**Goal**
In the listing below, locate the lines bearing the word "joints". Copy every one of them.
==================================================
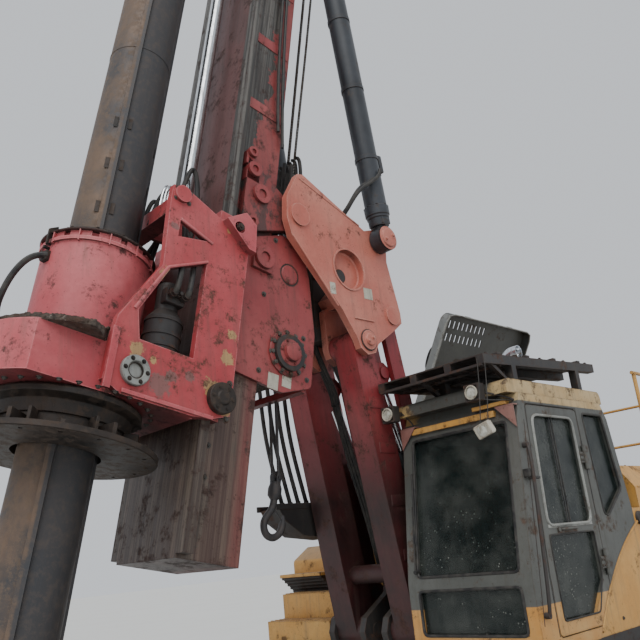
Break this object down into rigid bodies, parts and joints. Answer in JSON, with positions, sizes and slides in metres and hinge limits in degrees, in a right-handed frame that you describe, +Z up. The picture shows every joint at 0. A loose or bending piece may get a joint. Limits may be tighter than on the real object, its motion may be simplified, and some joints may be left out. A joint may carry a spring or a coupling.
{
  "type": "rotary piling rig",
  "caption": "Tracked rotary piling rig with a leaning box mast, telescopic kelly, crowded rotary drive, parallelogram front linkage and a guarded cab.",
  "frame": {"origin": "on the ground, under the centre of the machine's bounding box", "axes": "+X forward to the kelly, +Y to the machine's left, +Z up"},
  "size_m": [8.8102, 4.3, 20.1285],
  "materials": {
    "red_paint": "faded, scratched semi-gloss",
    "yellow_paint": "faded satin",
    "grey_paint": "dusty satin",
    "dark_paint": "worn satin",
    "black_paint": "semi-gloss",
    "rusty_steel": "brown rust",
    "track_steel": "worn and dusty",
    "engine_iron": "painted casting",
    "rod_chrome": "polished",
    "exhaust_steel": "heat-stained",
    "cab_glass": "clear, dusty",
    "seat_cloth": "woven"
  },
  "bodies": {
    "root": {"car_body": "dark_paint", "track_frame_left": "dark_paint", "track_frame_right": "dark_paint", "track_left": "track_steel", "track_right": "track_steel"},
    "upper": {"platform": "dark_paint", "counterweight": "yellow_paint", "engine_bay": "yellow_paint", "engine_block": "engine_iron", "fuel_tank": "yellow_paint", "exhaust": "exhaust_steel", "handrails": "yellow_paint", "cab_frame": "grey_paint", "cab_glass": "cab_glass", "cab_seat": "seat_cloth", "roof_guard": "dark_paint", "work_lamps": "dark_paint"},
    "cab_door": {"cab_door": "grey_paint", "door_glass": "cab_glass"},
    "engine_hood": {"engine_hood": "grey_paint"},
    "service_door_left": {"service_door_left": "yellow_paint"},
    "service_door_right": {"service_door_right": "yellow_paint"},
    "arm": {"boom_arm": "red_paint"},
    "links": {"link_rods": "red_paint"},
    "luff_barrels": {"luff_barrels": "black_paint"},
    "luff_rods": {"luff_rods": "rod_chrome"},
    "bracket": {"mast_bracket": "red_paint"},
    "mast_barrels": {"mast_barrels": "black_paint"},
    "mast_rods": {"mast_rods": "rod_chrome"},
    "mast": {"mast_lower": "red_paint", "mast_middle": "red_paint", "mast_upper": "grey_paint", "mast_head": "red_paint", "winch_frame": "red_paint", "crowd_barrel": "black_paint"},
    "main_drum": {"main_drum": "dark_paint"},
    "aux_drum": {"aux_drum": "dark_paint"},
    "main_front_sheave": {"main_front_sheave": "grey_paint"},
    "main_rear_sheave": {"main_rear_sheave": "grey_paint"},
    "aux_front_sheave": {"aux_front_sheave": "grey_paint"},
    "aux_rear_sheave": {"aux_rear_sheave": "grey_paint"},
    "carriage": {"drive_frame": "red_paint", "drive_gearbox": "red_paint", "drive_motors": "dark_paint", "crowd_rod": "rod_chrome"},
    "sleeve": {"drive_sleeve": "rusty_steel"},
    "guide": {"kelly_guide": "red_paint"},
    "kelly": {"kelly_outer": "rusty_steel"},
    "kelly_core": {"kelly_inner": "rusty_steel", "kelly_swivel": "grey_paint"}
  },
  "joints": [
    {"name": "slew", "type": "hinge", "parent": "root", "child": "upper", "pos_m": [-0.45513, 0, 1.215], "axis": [0, 0, 1], "continuous": true},
    {"name": "arm_luff", "type": "hinge", "parent": "upper", "child": "arm", "pos_m": [1.09487, 0, 1.56], "axis": [0, 1, 0], "range_deg": [0, 26]},
    {"name": "link_swing", "type": "hinge", "parent": "upper", "child": "links", "pos_m": [0.76487, 0, 1.81], "axis": [0, 1, 0], "range_deg": [0, 26]},
    {"name": "bracket_level", "type": "hinge", "parent": "arm", "child": "bracket", "pos_m": [1.43589, 0, 3.71316], "axis": [0, 1, 0], "range_deg": [-26, 0]},
    {"name": "luff_cylinder_swing", "type": "hinge", "parent": "upper", "child": "luff_barrels", "pos_m": [0.45487, 0, 1.58], "axis": [0, 1, 0], "range_deg": [0, 22.51]},
    {"name": "luff_cylinder_stroke", "type": "slide", "parent": "luff_barrels", "child": "luff_rods", "axis": [0.3463, 0, 0.9381], "range_m": [0, 0.25767]},
    {"name": "mast_tilt", "type": "hinge", "parent": "bracket", "child": "mast", "pos_m": [2.05589, 0, 4.63316], "axis": [0, 1, 0], "range_deg": [-3, 17]},
    {"name": "mast_cylinder_swing", "type": "hinge", "parent": "bracket", "child": "mast_barrels", "pos_m": [1.17589, 0, 4.60316], "axis": [0, 1, 0], "range_deg": [-2.83, 16.06]},
    {"name": "mast_cylinder_stroke", "type": "slide", "parent": "mast_barrels", "child": "mast_rods", "axis": [0.0977, 0, 0.9952], "range_m": [-0.04471, 0.25333]},
    {"name": "crowd", "type": "slide", "parent": "mast", "child": "carriage", "axis": [-0.2079, 0, 0.9781], "range_m": [-0.6, 4.7]},
    {"name": "kelly_hoist", "type": "slide", "parent": "mast", "child": "guide", "axis": [-0.2079, 0, 0.9781], "range_m": [-9, 1.2]},
    {"name": "kelly_spin", "type": "hinge", "parent": "guide", "child": "kelly", "pos_m": [3.30792, 0, 4.89929], "axis": [-0.2079, 0, 0.9781], "continuous": true},
    {"name": "sleeve_spin", "type": "hinge", "parent": "carriage", "child": "sleeve", "pos_m": [3.30792, 0, 4.89929], "axis": [-0.2079, 0, 0.9781], "continuous": true},
    {"name": "kelly_telescope", "type": "slide", "parent": "kelly", "child": "kelly_core", "axis": [-0.2079, 0, 0.9781], "range_m": [-11.5, 0]},
    {"name": "main_winch", "type": "hinge", "parent": "mast", "child": "main_drum", "pos_m": [2.20634, 0, 3.54056], "axis": [0, 1, 0], "continuous": true},
    {"name": "aux_winch", "type": "hinge", "parent": "mast", "child": "aux_drum", "pos_m": [2.11449, 0, 4.16512], "axis": [0, 1, 0], "continuous": true},
    {"name": "main_front_sheave_spin", "type": "hinge", "parent": "mast", "child": "main_front_sheave", "pos_m": [-0.16657, 0, 19.80257], "axis": [0, 1, 0], "continuous": true},
    {"name": "aux_front_sheave_spin", "type": "hinge", "parent": "mast", "child": "aux_front_sheave", "pos_m": [-0.16657, 0, 19.80257], "axis": [0, 1, 0], "continuous": true},
    {"name": "main_rear_sheave_spin", "type": "hinge", "parent": "mast", "child": "main_rear_sheave", "pos_m": [-1.16428, 0, 19.5905], "axis": [0, 1, 0], "continuous": true},
    {"name": "aux_rear_sheave_spin", "type": "hinge", "parent": "mast", "child": "aux_rear_sheave", "pos_m": [-1.16428, 0, 19.5905], "axis": [0, 1, 0], "continuous": true},
    {"name": "cab_door_swing", "type": "hinge", "parent": "upper", "child": "cab_door", "pos_m": [0.37487, 1.526, 1.91], "axis": [0, 0, 1], "range_deg": [0, 150]},
    {"name": "hood_lift", "type": "hinge", "parent": "upper", "child": "engine_hood", "pos_m": [-1.65513, -1.384, 2.642], "axis": [1, 0, 0], "range_deg": [-59, 0]},
    {"name": "service_door_left_swing", "type": "hinge", "parent": "upper", "child": "service_door_left", "pos_m": [-1.31313, 1.515, 2], "axis": [0, 0, 1], "range_deg": [-120, 0]},
    {"name": "service_door_right_swing", "type": "hinge", "parent": "upper", "child": "service_door_right", "pos_m": [-1.31313, -1.515, 2], "axis": [0, 0, 1], "range_deg": [0, 120]}
  ],
  "couplings": [
    {"joint": "link_swing", "follows": "arm_luff", "ratio": 1},
    {"joint": "bracket_level", "follows": "arm_luff", "ratio": -1},
    {"joint": "luff_cylinder_swing", "follows": "arm_luff", "ratio": 0.86584},
    {"joint": "luff_cylinder_stroke", "follows": "arm_luff", "m_per_rad": 0.56781},
    {"joint": "mast_cylinder_swing", "follows": "mast_tilt", "ratio": 0.94474},
    {"joint": "mast_cylinder_stroke", "follows": "mast_tilt", "m_per_rad": 0.8538},
    {"joint": "sleeve_spin", "follows": "kelly_spin", "ratio": 1}
  ]
}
==================================================
**Answer to this problem**
Break this object down into rigid bodies, parts and joints. Answer in JSON, with positions, sizes and slides in metres and hinge limits in degrees, in a right-handed frame that you describe, +Z up. The picture shows every joint at 0. A loose or bending piece may get a joint. Limits may be tighter than on the real object, its motion may be simplified, and some joints may be left out. A joint may carry a spring or a coupling.
  "joints": [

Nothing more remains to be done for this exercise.